Although intimately connected with the business of TK Lamb & Co., the Alexandra Hall also was one of the earliest large public assembly rooms erected in Toowoomba, pre-dating the Austral Hall (1904). It was popular for a variety of social functions including concerts, banquets, wedding receptions, dances and other public entertainments and meetings.

The place is important in demonstrating the principal characteristics of a particular class of cultural places.

The Alexandra Building remains substantially intact and is important in demonstrating the principal characteristics of an early twentieth century main-street commercial building incorporating a large hire-hall. These characteristics include: the imposing and decorative street facade; retail spaces on the ground floor; a large upper-floor hall with separate street entrance; the vaulted ceiling and decorative street-facing windows to the hall; and an attached former supper room with decorative pressed metal ceilings.

The building forms part of the body of the work of prominent Toowoomba architect HJ Marks and displays the inventiveness and creativity typical of Marks' design work. His concern for natural light and ventilation in his buildings is demonstrated in the Alexandra Building through the use of his inventive, and later patented, window design together with the placement of windows above street awning level to allow natural light into the ground floor shops and the use of lantern lights on the first floor.

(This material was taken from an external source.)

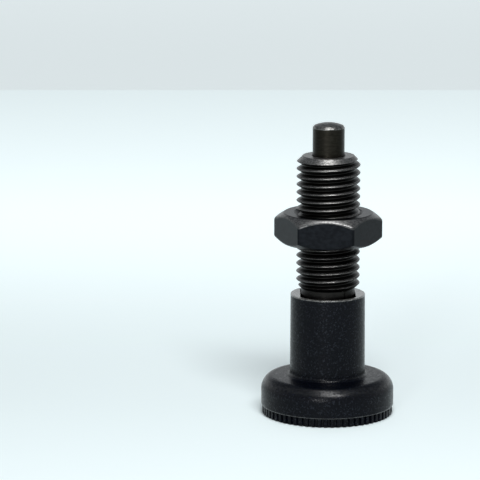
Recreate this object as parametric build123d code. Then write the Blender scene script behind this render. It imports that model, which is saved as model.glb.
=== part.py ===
from build123d import *
from math import cos, pi, radians, tan
import os

# Indexing plunger with a lock nut, a plastic pull knob and a parking position.
#
# A spring drives the locking pin out of a threaded guide. Pulling the knob draws the pin in.
# The knob's sleeve has two lands at its mouth. With the pin out they lie round the guide's neck.
# The guide's tail is a head with two flats, so the lands slide over it only while they line up
# with the flats. Past the head the knob can be turned a quarter turn, and the lands then rest
# on the head's rear face and keep the pin drawn in.
#
# Frame, in millimetres: the axis is Z, the origin is the centre of the knob's flat end,
# and the pin points along +Z. The flats of the guide's head face along X.

# ---- Locking pin and stroke ----
pin_size = 6.0                  # nominal diameter of the locking pin
pin_undersize = 0.03            # the pin is ground this much under its nominal diameter
pin_reach = 6.2                 # how far the pin stands out of the guide, at the middle of its tip
pin_tip_radius = 7.0            # the tip is slightly domed
pin_tip_chamfer_width = 0.43
pin_tip_chamfer_length = 0.65
overtravel = 0.8                # how much further than flush the pin can be drawn in
rod_play = 0.5                  # room between the spring and the rod inside it, on diameter

# ---- Threaded guide ----
thread_size = 12.0              # nominal diameter of the fine metric thread
thread_pitch = 1.5
thread_depth_share = 0.6134     # depth of an ISO metric thread on a bar, as a share of its pitch
crest_allowance = 0.06          # the thread's crests lie this much under nominal, on diameter
thread_end_chamfer = 1.15
guide_reach = 26.3              # from the knob's mouth to the guide's front face
neck_reach = 1.15               # plain neck that shows between the thread and the knob
neck_relief = 0.06              # the neck lies this much under the thread's root, on diameter
rear_wall = 3.5                 # web at the guide's rear that the spring bears on
head_chamfer = 0.3
bore_oversize = 0.02            # the pin's bore is reamed this much over nominal
bore_chamfer = 0.2
rod_clearance = 0.1             # the rod's hole over the rod, on diameter

# ---- Spring ----
wire_diameter = 0.6
spring_play = 0.3               # the spring's outside under the pin's nominal size, on diameter
spring_length = 18.0            # as fitted, with the pin out
active_coils = 7.5
dead_coils = 1.0                # closed coils at each end
ground_depth = 0.25             # how far the end coils are ground flat

# ---- Knob ----
knob_diameter = 25.0
knob_height = 23.0
flange_height = 7.3             # the flat end to the flange's upper face
shoulder_width = 2.3            # radial half axis of the round shoulder
shoulder_drop = 2.7             # axial half axis of the round shoulder
sleeve_wall = 0.85
sleeve_draft = 0.08             # how much the sleeve's radius grows down to the flange
sleeve_fillet = 0.6
end_round = 0.35                # round at the edge of the flat end
land_thickness = 2.0            # the two lands at the sleeve's mouth, along the axis
land_clearance = 0.2            # the gap between the lands over the neck
land_gap = 0.3                  # lands to the head with the pin out, along the axis
park_clearance = 0.5            # lands to the head with the pin fully drawn in
head_clearance = 0.3            # the sleeve's bore over the head, on diameter
end_wall = 4.0                  # the knob's flat end to the bottom of the rod's hole
rod_interference = 0.06         # press fit of the rod's end, on diameter
rod_end_chamfer = 0.4

# ---- Serrated rim of the knob ----
serration_count = 64
serration_height = 1.75         # the flat end to the top of the serrated band
serration_step = 0.2            # the band lies this much inside the flange
serration_depth = 0.45
serration_share = 0.52          # the part of the pitch that a groove takes at the rim
serration_taper = 80.0          # angle between a groove's floor and its flanks

# ---- Lock nut ----
nut_wall = 2.85                 # the thread to the nut's flats
nut_thickness = 5.7
nut_seat = 9.85                 # from the knob's mouth to the nut's lower face
nut_turn = -4.4                 # where the nut was left, in degrees about the axis
nut_chamfer_angle = 32.0        # between the corner chamfer and the nut's faces
nut_front_margin = 0.85         # the face circle inside the flats, towards the pin
nut_rear_margin = 0.35          # the same at the nut's face towards the knob
nut_corner_break = 0.1          # how much is taken off the hexagon's corners
nut_bore_clearance = 0.09       # the nut's bore over the thread's nominal size, on diameter
nut_countersink = 0.55          # how far the countersink opens past the thread

# ---- Sizes that follow from those ----
root_diameter = thread_size - 2 * thread_depth_share * thread_pitch
crest_diameter = thread_size - crest_allowance
pin_diameter = pin_size - pin_undersize
bore_diameter = pin_size + bore_oversize
spring_outside = pin_size - spring_play
rod_diameter = spring_outside - 2 * wire_diameter - rod_play
neck_diameter = root_diameter - neck_relief
head_flats = neck_diameter
head_diameter = thread_size
stroke = pin_reach + overtravel
head_length = stroke - land_thickness - land_gap - park_clearance
sleeve_bore = head_diameter + head_clearance
sleeve_diameter = sleeve_bore + 2 * sleeve_wall
land_opening = neck_diameter + land_clearance
nut_flats = thread_size + 2 * nut_wall
serration_radius = knob_diameter / 2 - serration_step

# ---- Heights along the axis ----
mouth_z = knob_height
head_top_z = mouth_z - land_thickness - land_gap
head_rear_z = head_top_z - head_length
spring_seat_z = head_rear_z + rear_wall
pin_shoulder_z = spring_seat_z + spring_length
guide_face_z = mouth_z + guide_reach
pin_tip_z = guide_face_z + pin_reach
thread_start_z = mouth_z + neck_reach
rod_end_z = end_wall
nut_seat_z = mouth_z + nut_seat


def turned(*outline):
    """A solid turned about the axis from its half section, given as lines and arcs."""
    return revolve(Plane.XZ * make_face(Wire(outline)), Axis.Z)


def round_bar(diameter, low_z, high_z):
    """A plain cylinder on the axis."""
    return Pos(0, 0, low_z) * extrude(Circle(diameter / 2), high_z - low_z)


def threaded_guide():
    """The guide: thread as a bar at its crest size, neck, head with two flats, and the bore."""
    crest = crest_diameter / 2
    neck = neck_diameter / 2
    head = head_diameter / 2
    run_out = crest - neck
    outline = Polyline(
        (0, head_rear_z),
        (head - head_chamfer, head_rear_z),
        (head, head_rear_z + head_chamfer),
        (head, head_top_z - head_chamfer),
        (head - head_chamfer, head_top_z),
        (neck, head_top_z),
        (neck, thread_start_z),
        (crest, thread_start_z + run_out),
        (crest, guide_face_z - thread_end_chamfer),
        (crest - thread_end_chamfer, guide_face_z),
        (0, guide_face_z),
        close=True,
    )
    guide = turned(*outline.edges())

    across = head_diameter
    flat_cut = Box(across, 2 * across, head_length, align=(Align.MIN, Align.CENTER, Align.MIN))
    for side in (0, 180):
        guide -= Rot(0, 0, side) * Pos(head_flats / 2, 0, head_rear_z) * flat_cut

    guide -= round_bar(bore_diameter, spring_seat_z, guide_face_z)
    guide -= round_bar(rod_diameter + rod_clearance, head_rear_z, spring_seat_z)
    mouth_radius = bore_diameter / 2 + bore_chamfer
    mouth = Cone(bore_diameter / 2, mouth_radius, bore_chamfer, align=(Align.CENTER, Align.CENTER, Align.MAX))
    return guide - Pos(0, 0, guide_face_z) * mouth


def locking_pin():
    """The pin: ground front, shoulder for the spring, thin rod and the end that the knob grips."""
    front = pin_diameter / 2
    rod = rod_diameter / 2
    grip = rod + rod_interference / 2
    dome = front - pin_tip_chamfer_width
    dome_fall = pin_tip_radius - (pin_tip_radius ** 2 - dome ** 2) ** 0.5
    half_fall = pin_tip_radius - (pin_tip_radius ** 2 - (dome / 2) ** 2) ** 0.5
    wall = Polyline(
        (0, pin_tip_z),
        (0, rod_end_z),
        (grip - rod_end_chamfer, rod_end_z),
        (grip, rod_end_z + rod_end_chamfer),
        (grip, head_rear_z),
        (rod, head_rear_z),
        (rod, pin_shoulder_z),
        (front, pin_shoulder_z),
        (front, pin_tip_z - dome_fall - pin_tip_chamfer_length),
        (dome, pin_tip_z - dome_fall),
    )
    tip = ThreePointArc((dome, pin_tip_z - dome_fall), (dome / 2, pin_tip_z - half_fall), (0, pin_tip_z))
    return turned(*wall.edges(), tip)


def compression_spring():
    """Round wire with closed, ground ends, wound in three stretches that follow each other."""
    radius = (spring_outside - wire_diameter) / 2
    start_z = spring_seat_z + wire_diameter / 2 - ground_depth
    dead_height = dead_coils * wire_diameter
    active_height = spring_length - wire_diameter + 2 * ground_depth - 2 * dead_height
    stretches = (
        (dead_coils, dead_height),
        (active_coils, active_height),
        (dead_coils, dead_height),
    )
    spring = None
    turned_by = 0.0
    for coils, height in stretches:
        path = Rot(0, 0, turned_by) * Helix(height / coils, height, radius, center=(0, 0, start_z))
        section = Plane(origin=path @ 0, z_dir=path % 0) * Circle(wire_diameter / 2)
        stretch = sweep(section, path=path, is_frenet=True)
        spring = stretch if spring is None else spring + stretch
        turned_by += 360 * coils
        start_z += height
    return spring & round_bar(pin_size, spring_seat_z, pin_shoulder_z)


def knob_blank():
    """The knob's outside: flat end, serrated band, round shoulder, fillet and sleeve."""
    rim = knob_diameter / 2
    band = serration_radius
    mouth = sleeve_diameter / 2
    foot = mouth + sleeve_draft
    shoulder_z = flange_height - shoulder_drop
    diagonal = end_round * (1 - 0.5 ** 0.5)
    fillet_diagonal = sleeve_fillet * (1 - 0.5 ** 0.5)
    return turned(
        Line((0, 0), (band - end_round, 0)),
        ThreePointArc((band - end_round, 0), (band - diagonal, diagonal), (band, end_round)),
        Line((band, end_round), (band, serration_height)),
        Line((band, serration_height), (rim, serration_height)),
        Line((rim, serration_height), (rim, shoulder_z)),
        EllipticalCenterArc((rim - shoulder_width, shoulder_z), shoulder_width, shoulder_drop, arc_size=90),
        Line((rim - shoulder_width, flange_height), (foot + sleeve_fillet, flange_height)),
        ThreePointArc(
            (foot + sleeve_fillet, flange_height),
            (foot + fillet_diagonal, flange_height + fillet_diagonal),
            (foot, flange_height + sleeve_fillet),
        ),
        Line((foot, flange_height + sleeve_fillet), (mouth, mouth_z)),
        Line((mouth, mouth_z), (0, mouth_z)),
        Line((0, mouth_z), (0, 0)),
    )


def serration_grooves():
    """The grooves of the knob's serrated band, which run out through the flat end's edge."""
    width = serration_share * 2 * serration_radius * pi / serration_count
    inside = Rot(0, 0, 90) * Trapezoid(width, serration_depth, serration_taper, align=(Align.CENTER, Align.MIN))
    outside = Rectangle(knob_diameter, width, align=(Align.MIN, Align.CENTER))
    groove = extrude(Pos(serration_radius, 0) * (inside + outside), serration_height)
    return PolarLocations(0, serration_count) * groove


def pull_knob():
    """The moulded knob: round bore behind two lands at the mouth, and a hole that grips the rod."""
    slot = Circle(sleeve_bore / 2) & Rectangle(land_opening, sleeve_bore)
    mouth_slot = Pos(0, 0, mouth_z - land_thickness) * extrude(slot, land_thickness)
    cavity = round_bar(sleeve_bore, head_rear_z, mouth_z - land_thickness)
    rod_hole = round_bar(rod_diameter, rod_end_z, head_rear_z)
    return knob_blank() - serration_grooves() - mouth_slot - cavity - rod_hole


def lock_nut():
    """A thin hexagon nut with both faces chamfered and its thread countersunk at both ends."""
    thick = nut_thickness
    flats = nut_flats / 2
    front_face = flats - nut_front_margin
    rear_face = flats - nut_rear_margin
    bore = (thread_size + nut_bore_clearance) / 2
    sink = thread_size / 2 + nut_countersink
    corner = flats / cos(radians(30)) - nut_corner_break
    slope = tan(radians(nut_chamfer_angle))
    hexagon = extrude(RegularPolygon(flats, 6, major_radius=False), thick)
    envelope = Polyline(
        (bore, sink - bore),
        (sink, 0),
        (rear_face, 0),
        (corner, (corner - rear_face) * slope),
        (corner, thick - (corner - front_face) * slope),
        (front_face, thick),
        (sink, thick),
        (bore, thick - (sink - bore)),
        close=True,
    )
    nut = hexagon & turned(*envelope.edges())
    return Pos(0, 0, nut_seat_z) * Rot(0, 0, nut_turn) * nut


PIECES = {
    "threaded_guide": threaded_guide,
    "locking_pin": locking_pin,
    "compression_spring": compression_spring,
    "pull_knob": pull_knob,
    "lock_nut": lock_nut,
}

os.makedirs("parts", exist_ok=True)
for name, make in PIECES.items():
    export_step(make(), f"parts/{name}.step")
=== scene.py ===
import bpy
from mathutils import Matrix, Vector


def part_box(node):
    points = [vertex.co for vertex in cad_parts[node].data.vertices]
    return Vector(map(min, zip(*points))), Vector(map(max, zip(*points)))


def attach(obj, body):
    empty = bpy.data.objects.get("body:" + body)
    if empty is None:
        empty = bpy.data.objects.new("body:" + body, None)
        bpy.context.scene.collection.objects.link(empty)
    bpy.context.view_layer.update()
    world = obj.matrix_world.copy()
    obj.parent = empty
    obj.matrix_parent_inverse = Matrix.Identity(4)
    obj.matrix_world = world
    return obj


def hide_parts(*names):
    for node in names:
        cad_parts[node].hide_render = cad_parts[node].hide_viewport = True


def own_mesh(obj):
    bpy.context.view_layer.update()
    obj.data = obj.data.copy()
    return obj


bl_info = {
    "name": "Indexing Plunger",
    "version": (1, 0, 0),
    "blender": (4, 5, 0),
    "location": "3D View > Sidebar > Plunger",
    "description": "Builds the visible pieces, finishes and studio of an indexing plunger",
    "category": "Object",
}

from math import acos, atan, cos, pi, radians, sin, sqrt, tan

import bmesh
import bpy
from bpy.props import FloatProperty, FloatVectorProperty, IntProperty, PointerProperty
from mathutils import Vector

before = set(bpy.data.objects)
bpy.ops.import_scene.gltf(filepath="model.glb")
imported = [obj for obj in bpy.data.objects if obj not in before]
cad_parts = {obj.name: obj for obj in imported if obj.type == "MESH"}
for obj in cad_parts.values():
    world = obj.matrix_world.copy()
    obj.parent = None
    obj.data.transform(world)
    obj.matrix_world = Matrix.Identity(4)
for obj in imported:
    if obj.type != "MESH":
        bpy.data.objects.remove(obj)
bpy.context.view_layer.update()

MM = 0.001
TURN = 2 * pi

GUIDE_LOW, GUIDE_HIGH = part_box("threaded_guide")
PIN_LOW, PIN_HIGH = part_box("locking_pin")
SPRING_LOW, SPRING_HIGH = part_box("compression_spring")
KNOB_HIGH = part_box("pull_knob")[1]
NUT_LOW, NUT_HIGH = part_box("lock_nut")

# Vertices nearer than this are one vertex.
SAME_PLACE = 0.0002 * MM
# Edges that turn more than this are shaded sharp.
SHARP_ANGLE = radians(38)
# Steps in which a rounded edge turns, the knob's shoulder and the pin's dome.
ROUND_STEPS = 3
SHOULDER_STEPS = 18
DOME_STEPS = 6
# Steps once round the guide, the pin, one coil of the spring and the spring's wire.
GUIDE_STEPS = 136
PIN_STEPS = 128
COIL_STEPS = 40
WIRE_STEPS = 14
# Distance from a rounded edge at which its wear has faded out: the usual one, and a thread crest's.
WEAR_REACH = 0.22 * MM
CREST_WEAR_REACH = 0.3 * MM
# Of a side between two corners: the share that a round may take, and of the rest, the share for its wear.
ROUND_SHARE = 0.45
WEAR_SHARE = 0.48
# How far the cut for the nut's countersinks stays clear of its thread between them.
THROAT_GAP = 0.1 * MM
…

The place is important because of its aesthetic significance.

The Alexandra Building with its highly decorated and articulated facade makes a substantial aesthetic contribution to the streetscape of Ruthven Street. Rising majestically above adjacent buildings it has a landmark quality generated by the imposing and ornate brickwork parapet facing Ruthven Street, and is one of a number of extant buildings designed by the Mark's family that contribute to the architectural character of Toowoomba. Interior spaces, designed to harness natural light and ventilation, are particularly fine.